Minuses: Access is closed to the public.
Sound-bite: “But I came all the way from Wisconsin!”

“Blue Pool” (the real name is Helele’ike’oha Falls), is the poster child of guidebooks hyping places to the braking point, and entitled tourists following the lead. Access to this location is a few miles down a rural, narrow, unpaved country road, where you must park on private property and then walk across private land to access the pool.

The first problems were caused from the last mile-plus of dirt and mud road not being wide enough for two-way travel – there seemed to be a constant traffic-jam of those out of their element suddenly being called upon to navigate a Dodge Neon around opposing traffic (and thus, off-road obstacles.) But the real straw that broke the camel’s back began when people started leaving trash, disrespecting the residents and the land, blocking driveways and trampling through private land and gardens giving nothing in return but attitude. Such a sad turn of events, because this truly spectacular place was once left graciously open for those who understood how to show respect.
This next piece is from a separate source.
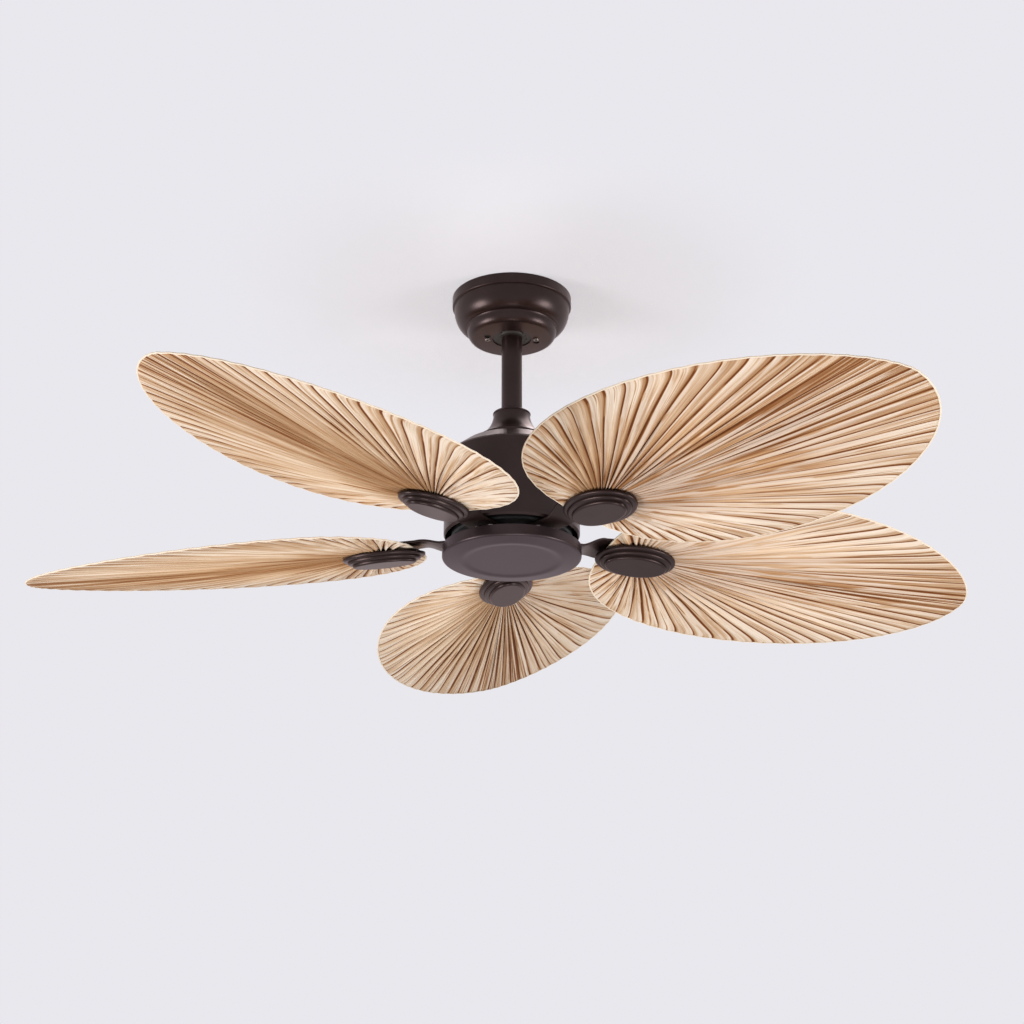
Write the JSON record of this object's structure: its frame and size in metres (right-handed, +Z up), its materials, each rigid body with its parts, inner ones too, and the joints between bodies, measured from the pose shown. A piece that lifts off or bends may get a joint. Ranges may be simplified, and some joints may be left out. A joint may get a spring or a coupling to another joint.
{
  "type": "ceiling fan",
  "caption": "Ceiling fan hung on a down rod from a ball-and-socket hanger, with pleated palm-leaf blades clamped between oval medallions and blade irons round a drum motor.",
  "frame": {"origin": "middle of the hanger bracket's face on the ceiling, on the fan's axis", "axes": "+Z up, out of the bracket's face into the ceiling, along the fan's axis; +X along the line of the bracket's two ceiling screw slots, to the right of the pictured view; +Y away from the pictured view"},
  "size_m": [1.2579, 1.2276, 0.3752],
  "materials": {
    "bronze": "satin dark bronze",
    "bronze_pan": "satin dark bronze, a shade lighter from below",
    "black_steel": "semi-gloss black",
    "zinc": "bright zinc",
    "steel": "ground steel",
    "nylon": "matte nylon",
    "cast": "as cast",
    "aluminium": "die cast",
    "lamination": "stamped electrical steel",
    "copper": "enamelled wire",
    "magnet": "laminated core with cast bars",
    "capacitor_case": "moulded plastic",
    "palm_leaf": "dried pleated palm leaf, clear matte varnish"
  },
  "bodies": {
    "mount": {"ceiling_bracket": "black_steel", "ground_screw": "zinc", "canopy": "bronze", "canopy_screws": "zinc"},
    "hanger": {"hanger_ball": "nylon", "hanger_pin": "steel", "ball_set_screw": "steel", "downrod": "bronze", "coupling_cover": "bronze", "motor_coupler": "cast", "clevis_pin": "steel", "hairpin_clip": "steel", "coupler_set_screws": "steel", "motor_housing": "bronze", "housing_screws": "zinc", "motor_shaft": "steel", "stator_core": "lamination", "stator_windings": "copper", "upper_bearing_inner": "steel", "upper_bearing_balls": "steel", "lower_bearing_inner": "steel", "lower_bearing_balls": "steel", "pan_plate": "zinc", "pan_plate_nuts": "zinc", "bottom_pan": "bronze_pan", "capacitor": "capacitor_case", "capacitor_clip": "zinc", "clip_screws": "zinc"},
    "rotor": {"upper_rotor_shell": "aluminium", "lower_rotor_shell": "black_steel", "rotor_core": "magnet", "rotor_shell_screws": "zinc", "upper_bearing_outer": "steel", "lower_bearing_outer": "steel", "iron_screws": "zinc", "blade_screws": "zinc", "blade_washers": "zinc", "blade_iron_1": "bronze", "leaf_blade_1": "palm_leaf", "medallion_1": "bronze", "blade_iron_2": "bronze", "leaf_blade_2": "palm_leaf", "medallion_2": "bronze", "blade_iron_3": "bronze", "leaf_blade_3": "palm_leaf", "medallion_3": "bronze", "blade_iron_4": "bronze", "leaf_blade_4": "palm_leaf", "medallion_4": "bronze", "blade_iron_5": "bronze", "leaf_blade_5": "palm_leaf", "medallion_5": "bronze"}
  },
  "joints": [
    {"name": "ball_swing", "type": "hinge", "parent": "mount", "child": "hanger", "pos_m": [0, 0, -0.03955], "axis": [1, 0, 0], "range_deg": [-15, 15]},
    {"name": "rotor_spin", "type": "hinge", "parent": "hanger", "child": "rotor", "pos_m": [0, 0, -0.285], "axis": [0, 0, 1], "continuous": true}
  ]
}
Bottom line: don’t ignore the countless signs you will pass if you drive down this road. They are not liability signs, they are for real. There are a few aggressive enforcers that will give you an indelible memory of your vacation that you certainly won’t cherish.

Key Info:
Location: End of ‘Ula’ino Rd
GPS Coordinates: 20.807622,-156.0579
Facilities: None.
Get directions

View Helele’ike’oha Falls (aka Blue Pool) in a larger map

  1. I cherish my memory of visiting this sacred spot. September 2005. Nothing comes close to the sound of the waves coming in, raking the rocks beneath smooth. I’ll never forget the sight of the waterfall or the scramble back as the tide came in. It’s shameful and sad that disrespectful humans lost this for everyone.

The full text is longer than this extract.